**Given exercise:**
Repeat the whole listing exactly.

**Data shown:**
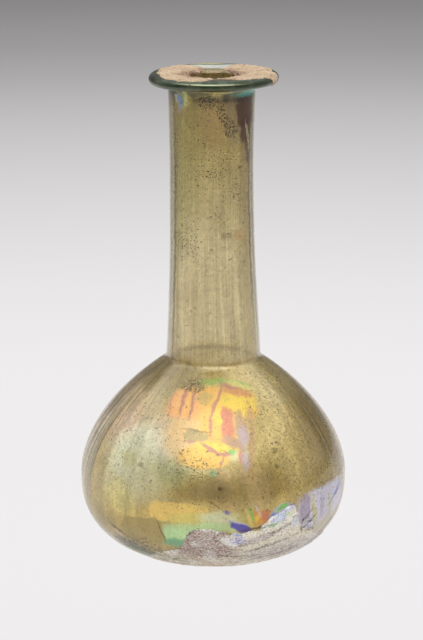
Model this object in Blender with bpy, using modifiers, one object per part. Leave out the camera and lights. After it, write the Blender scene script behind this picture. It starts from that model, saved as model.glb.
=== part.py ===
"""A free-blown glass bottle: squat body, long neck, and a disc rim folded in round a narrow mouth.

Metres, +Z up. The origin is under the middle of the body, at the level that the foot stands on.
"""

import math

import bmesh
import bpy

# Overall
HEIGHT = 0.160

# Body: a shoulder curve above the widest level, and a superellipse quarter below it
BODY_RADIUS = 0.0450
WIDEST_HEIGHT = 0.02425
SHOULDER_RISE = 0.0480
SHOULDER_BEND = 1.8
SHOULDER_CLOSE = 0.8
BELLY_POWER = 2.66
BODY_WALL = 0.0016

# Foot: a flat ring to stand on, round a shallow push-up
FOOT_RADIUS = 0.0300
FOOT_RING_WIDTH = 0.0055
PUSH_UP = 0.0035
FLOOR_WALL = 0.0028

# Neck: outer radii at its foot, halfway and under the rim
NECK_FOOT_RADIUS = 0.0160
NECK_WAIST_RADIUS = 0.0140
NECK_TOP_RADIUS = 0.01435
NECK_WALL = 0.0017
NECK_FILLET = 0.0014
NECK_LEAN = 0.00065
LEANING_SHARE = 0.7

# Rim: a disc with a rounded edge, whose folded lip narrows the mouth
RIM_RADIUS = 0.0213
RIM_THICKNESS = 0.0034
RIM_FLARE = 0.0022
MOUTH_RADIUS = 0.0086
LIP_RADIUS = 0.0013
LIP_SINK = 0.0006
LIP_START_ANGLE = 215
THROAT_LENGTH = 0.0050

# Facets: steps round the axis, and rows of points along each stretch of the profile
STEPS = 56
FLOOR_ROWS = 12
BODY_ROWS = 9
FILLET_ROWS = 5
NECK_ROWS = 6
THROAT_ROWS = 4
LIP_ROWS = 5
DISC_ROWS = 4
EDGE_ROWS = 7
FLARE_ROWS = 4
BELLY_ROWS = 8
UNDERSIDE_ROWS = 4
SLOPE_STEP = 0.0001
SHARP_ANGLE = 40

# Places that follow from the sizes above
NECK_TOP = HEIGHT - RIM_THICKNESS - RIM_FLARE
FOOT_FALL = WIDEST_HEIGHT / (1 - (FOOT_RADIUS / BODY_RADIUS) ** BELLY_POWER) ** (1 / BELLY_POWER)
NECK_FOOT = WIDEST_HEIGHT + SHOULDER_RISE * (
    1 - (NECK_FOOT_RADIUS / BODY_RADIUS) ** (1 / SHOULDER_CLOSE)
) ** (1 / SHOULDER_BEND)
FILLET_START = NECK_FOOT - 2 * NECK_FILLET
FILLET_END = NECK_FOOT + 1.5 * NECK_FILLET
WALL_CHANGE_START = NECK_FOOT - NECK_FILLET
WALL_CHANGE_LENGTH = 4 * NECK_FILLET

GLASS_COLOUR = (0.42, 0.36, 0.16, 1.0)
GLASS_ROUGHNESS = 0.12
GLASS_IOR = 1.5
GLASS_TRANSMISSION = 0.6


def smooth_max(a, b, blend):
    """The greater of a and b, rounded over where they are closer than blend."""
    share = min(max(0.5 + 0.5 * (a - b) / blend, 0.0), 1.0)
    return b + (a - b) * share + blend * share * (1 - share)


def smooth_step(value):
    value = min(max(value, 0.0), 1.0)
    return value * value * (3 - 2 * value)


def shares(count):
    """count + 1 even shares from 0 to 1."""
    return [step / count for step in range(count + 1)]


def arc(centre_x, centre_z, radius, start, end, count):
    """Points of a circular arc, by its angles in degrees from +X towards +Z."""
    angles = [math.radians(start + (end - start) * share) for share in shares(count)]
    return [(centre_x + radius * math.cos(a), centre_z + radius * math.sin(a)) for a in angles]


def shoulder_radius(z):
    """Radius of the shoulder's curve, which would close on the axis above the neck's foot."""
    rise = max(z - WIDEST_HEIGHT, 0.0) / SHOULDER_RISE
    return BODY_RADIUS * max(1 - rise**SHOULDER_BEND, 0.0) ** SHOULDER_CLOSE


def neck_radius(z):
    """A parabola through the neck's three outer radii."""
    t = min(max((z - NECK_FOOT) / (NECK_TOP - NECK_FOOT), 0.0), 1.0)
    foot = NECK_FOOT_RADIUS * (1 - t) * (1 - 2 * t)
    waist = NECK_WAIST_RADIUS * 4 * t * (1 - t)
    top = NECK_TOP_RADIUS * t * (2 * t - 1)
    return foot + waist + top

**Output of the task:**
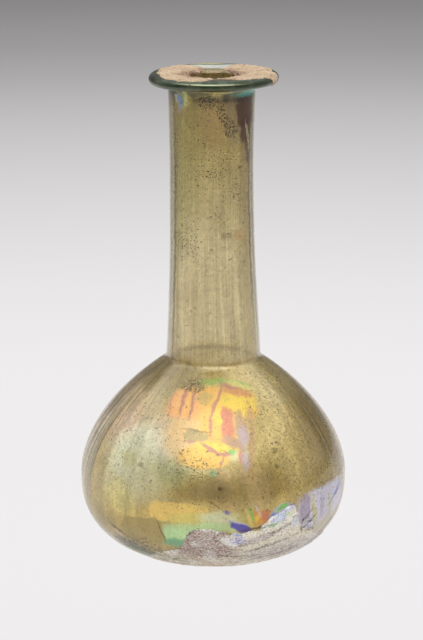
Model this object in Blender with bpy, using modifiers, one object per part. Leave out the camera and lights. After it, write the Blender scene script behind this picture. It starts from that model, saved as model.glb.
=== part.py ===
"""A free-blown glass bottle: squat body, long neck, and a disc rim folded in round a narrow mouth.

Metres, +Z up. The origin is under the middle of the body, at the level that the foot stands on.
"""

import math

import bmesh
import bpy

# Overall
HEIGHT = 0.160

# Body: a shoulder curve above the widest level, and a superellipse quarter below it
BODY_RADIUS = 0.0450
WIDEST_HEIGHT = 0.02425
SHOULDER_RISE = 0.0480
SHOULDER_BEND = 1.8
SHOULDER_CLOSE = 0.8
BELLY_POWER = 2.66
BODY_WALL = 0.0016

# Foot: a flat ring to stand on, round a shallow push-up
FOOT_RADIUS = 0.0300
FOOT_RING_WIDTH = 0.0055
PUSH_UP = 0.0035
FLOOR_WALL = 0.0028

# Neck: outer radii at its foot, halfway and under the rim
NECK_FOOT_RADIUS = 0.0160
NECK_WAIST_RADIUS = 0.0140
NECK_TOP_RADIUS = 0.01435
NECK_WALL = 0.0017
NECK_FILLET = 0.0014
NECK_LEAN = 0.00065
LEANING_SHARE = 0.7

# Rim: a disc with a rounded edge, whose folded lip narrows the mouth
RIM_RADIUS = 0.0213
RIM_THICKNESS = 0.0034
RIM_FLARE = 0.0022
MOUTH_RADIUS = 0.0086
LIP_RADIUS = 0.0013
LIP_SINK = 0.0006
LIP_START_ANGLE = 215
THROAT_LENGTH = 0.0050

# Facets: steps round the axis, and rows of points along each stretch of the profile
STEPS = 56
FLOOR_ROWS = 12
BODY_ROWS = 9
FILLET_ROWS = 5
NECK_ROWS = 6
THROAT_ROWS = 4
LIP_ROWS = 5
DISC_ROWS = 4
EDGE_ROWS = 7
FLARE_ROWS = 4
BELLY_ROWS = 8
UNDERSIDE_ROWS = 4
SLOPE_STEP = 0.0001
SHARP_ANGLE = 40

# Places that follow from the sizes above
NECK_TOP = HEIGHT - RIM_THICKNESS - RIM_FLARE
FOOT_FALL = WIDEST_HEIGHT / (1 - (FOOT_RADIUS / BODY_RADIUS) ** BELLY_POWER) ** (1 / BELLY_POWER)
NECK_FOOT = WIDEST_HEIGHT + SHOULDER_RISE * (
    1 - (NECK_FOOT_RADIUS / BODY_RADIUS) ** (1 / SHOULDER_CLOSE)
) ** (1 / SHOULDER_BEND)
FILLET_START = NECK_FOOT - 2 * NECK_FILLET
FILLET_END = NECK_FOOT + 1.5 * NECK_FILLET
WALL_CHANGE_START = NECK_FOOT - NECK_FILLET
WALL_CHANGE_LENGTH = 4 * NECK_FILLET

GLASS_COLOUR = (0.42, 0.36, 0.16, 1.0)
GLASS_ROUGHNESS = 0.12
GLASS_IOR = 1.5
GLASS_TRANSMISSION = 0.6


def smooth_max(a, b, blend):
    """The greater of a and b, rounded over where they are closer than blend."""
    share = min(max(0.5 + 0.5 * (a - b) / blend, 0.0), 1.0)
    return b + (a - b) * share + blend * share * (1 - share)


def smooth_step(value):
    value = min(max(value, 0.0), 1.0)
    return value * value * (3 - 2 * value)


def shares(count):
    """count + 1 even shares from 0 to 1."""
    return [step / count for step in range(count + 1)]


def arc(centre_x, centre_z, radius, start, end, count):
    """Points of a circular arc, by its angles in degrees from +X towards +Z."""
    angles = [math.radians(start + (end - start) * share) for share in shares(count)]
    return [(centre_x + radius * math.cos(a), centre_z + radius * math.sin(a)) for a in angles]


def shoulder_radius(z):
    """Radius of the shoulder's curve, which would close on the axis above the neck's foot."""
    rise = max(z - WIDEST_HEIGHT, 0.0) / SHOULDER_RISE
    return BODY_RADIUS * max(1 - rise**SHOULDER_BEND, 0.0) ** SHOULDER_CLOSE


def neck_radius(z):
    """A parabola through the neck's three outer radii."""
    t = min(max((z - NECK_FOOT) / (NECK_TOP - NECK_FOOT), 0.0), 1.0)
    foot = NECK_FOOT_RADIUS * (1 - t) * (1 - 2 * t)
    waist = NECK_WAIST_RADIUS * 4 * t * (1 - t)
    top = NECK_TOP_RADIUS * t * (2 * t - 1)
    return foot + waist + top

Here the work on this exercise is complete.